Tony Mulhearn, Merseyside
Brando, a product of the Stanislawski School of Method acting, cut his teeth in the theatre. But it is his acting in Viva Zapata! (1952), On the Waterfront (1954) and as the semi-lumpen Stanley Kowalski in A Streetcar Named Desire (1951), all directed by icon of the Hollywood Left, Elia Kazan, which projected him as a new star in the Hollywood firmament.
In the last three decades he is remembered for his outstanding performance as the Don in The Godfather (1972), which has become a cult movie and the chief focus for the obituaries in the capitalist media.
But Labour movement activists will recall his towering performances as the Mexican revolutionary, Emiliano Zapata, in Viva Zapata! and as Terry Malloy, the ex-boxer, in On the Waterfront. He makes the transition from being a stooge of the Mob to a worker fighting for the rank-and-file longshoremen of the New York docks, against the Mob.
Brando's life was a patchwork of supporting minority causes. Justice for the Native Americans, equal rights for Black people; he supported the Black Panthers against the onslaught of the state machine. Unusual as it was for a Hollywood star to adopt such a radical stance on these issues, it was never linked to a programme for radical change in society.

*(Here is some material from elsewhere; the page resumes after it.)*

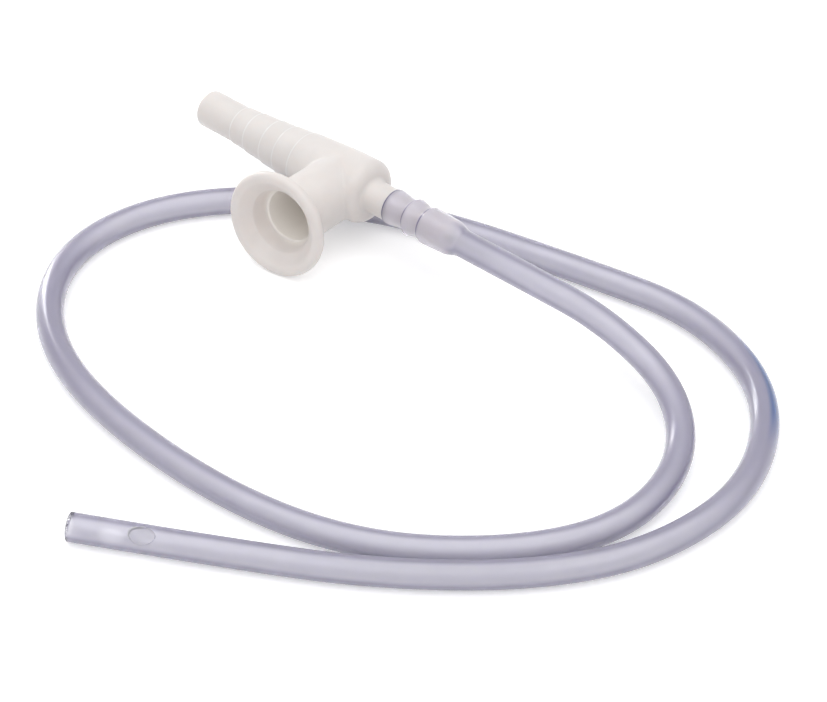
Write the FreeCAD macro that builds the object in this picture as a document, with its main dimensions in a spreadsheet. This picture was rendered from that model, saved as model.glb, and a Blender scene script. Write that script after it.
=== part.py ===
import FreeCAD, Part
import math
import os

import Sketcher

# Suction catheter: a soft hollow tube with an open tip and two side eyes, pushed over the
# barbed nipple of a moulded valve. The valve has a stepped suction nozzle at its other end
# and a bell-mouthed thumb port on its side.
# The frame: +Z up, the table at z = 0, +X from the nozzle towards the tube, the thumb port
# towards -Y, and the origin below the middle of the valve's footprint. Millimetres.

SIZES = [
    # the tube
    ("tube_od", 4.67),
    ("tube_wall", 0.7),
    ("sleeve_wall", 0.62),
    ("eye_long", 4.2),
    ("eye_wide", 2.8),
    ("eye_one_from_tip", 6.4),
    ("eye_two_from_tip", 12.1),
    ("eye_tilt", 55.0),
    ("tip_slant", 10.0),
    # where the port's axis meets the main axis, seen from above
    ("junction_x", 4.75),
    ("junction_y", 6.6),
    # the valve resting over the tube
    ("strand_gap", 0.2),
    ("strand_before_port", 5.85),
    # the nozzle, its five steps and the barrel, measured from the port's axis
    ("nozzle_reach", 33.55),
    ("nozzle_od", 6.7),
    ("nozzle_bore", 4.5),
    ("nozzle_bore_end", 24.0),
    ("nozzle_round", 0.55),
    ("step_rise", 0.14),
    ("step_one_at", 24.97),
    ("step_one_od", 7.0),
    ("step_two_at", 21.46),
    ("step_two_od", 7.6),
    ("step_three_at", 17.12),
    ("step_three_od", 8.4),
    ("step_four_at", 13.61),
    ("step_four_od", 9.0),
    ("step_five_at", 9.49),
    ("step_five_od", 10.0),
    ("barrel_od", 11.4),
    ("shoulder_past_port", 0.95),
    ("shoulder_swell", 0.3),
    ("shoulder_round", 2.1),
    ("chamber_bore", 8.6),
    ("chamber_start", 7.0),
    ("chamber_end", 3.2),
    ("chamber_cone", 0.8),
    # the thumb port, and the dished bell that stands a little askew at its end
    ("port_ease", 0.4),
    ("port_od", 11.3),
    ("port_bore", 8.2),
    ("port_blend", 0.8),
    ("throat_bore", 9.4),
    ("bell_at", 16.55),
    ("bell_yaw", 8.8),
    ("bell_pitch", 7.7),
    ("bell_od", 19.06),
    ("rim_thickness", 2.0),
    ("rim_shelf", 0.7),
    ("dish_depth", 1.96),
    ("dish_run", 2.08),
    ("cup_depth", 2.4),
    ("cup_foot_od", 9.4),
    ("back_width", 1.3),
    ("hub_length", 3.0),
    ("hub_od", 10.2),
    # the collar behind the shoulder, the barbed nipple and the tube's end on it
    ("collar_end", 11.25),
    ("collar_od", 5.8),
    ("neck_length", 0.8),
    ("neck_od", 5.0),
    ("neck_fall", 2.8),
    ("waist_one_length", 0.7),
    ("waist_one_od", 4.1),
    ("barb_one_rise", 0.3),
    ("barb_one_od", 5.56),
    ("barb_one_fall", 2.4),
    ("waist_two_length", 0.8),
    ("waist_two_od", 4.42),
    ("barb_two_rise", 0.4),
    ("barb_two_od", 5.36),
    ("barb_two_fall", 4.6),
    ("nipple_end_od", 4.92),
    ("nipple_bore", 2.7),
    ("nipple_fit", 0.02),
    ("sleeve_overhang", 0.8),
    ("sleeve_fall", 2.15),
]
SIZE = dict(SIZES)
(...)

His activities were fuelled by an instinctive contempt for corrupt authority and the Hollywood system. He was a man torn between the vast wealth and fame offered by acting, which he professed to despise, and the inequalities of society that fuelled his rebellious spirit.
This dilemma is revealed when, having completed Viva Zapata!, he agreed to work with Elia Kazan in On the Waterfront. Kazan had been a 'friendly witness'; collaborating with the witch-hunting House of un-American Activities Committee (HUAC) and naming friends who were then hounded out of the industry. Joe McCarthy, an extreme right-wing senator, who made anti-communism his permanent campaign slogan, elevated HUAC to infamy.
Kazan's action was, to radicals like Arthur Miller, the ultimate betrayal. In spite of his loathing of HUAC, Brando accepted the starring role. The director, the screenwriter Bud Schulberg and most of the principal actors had all been collaborators. Kazan himself declared that he made the film to justify his act of betrayal. Brando did not explain his actions but the notion that career came before convictions would appear to be too simplistic.
'A bum's life'
Maybe this aberration contributed to his sometime self-loathing. He dismissed the craft he so brilliantly pursued as 'a bum's life'. Brando never again achieved the intensity of the characters he played in Viva Zapata! and On the Waterfront. His genius as an actor surfaced from time to time over the next four decades, in films such as The Godfather and South West of Sonora (1966) - where he defended a small peasant family against the landlords. But his decline into reclusiveness, interspersed by appearing in dodgy films, deprived the radical movement of someone who could have been a tribune for workers whose lives are a continuous struggle for a decent existence.
If Brando had possessed a socialist vision, it is probable that his legacy could have been an inspiration to workers looking for a popular explanation and solution to the ills of society.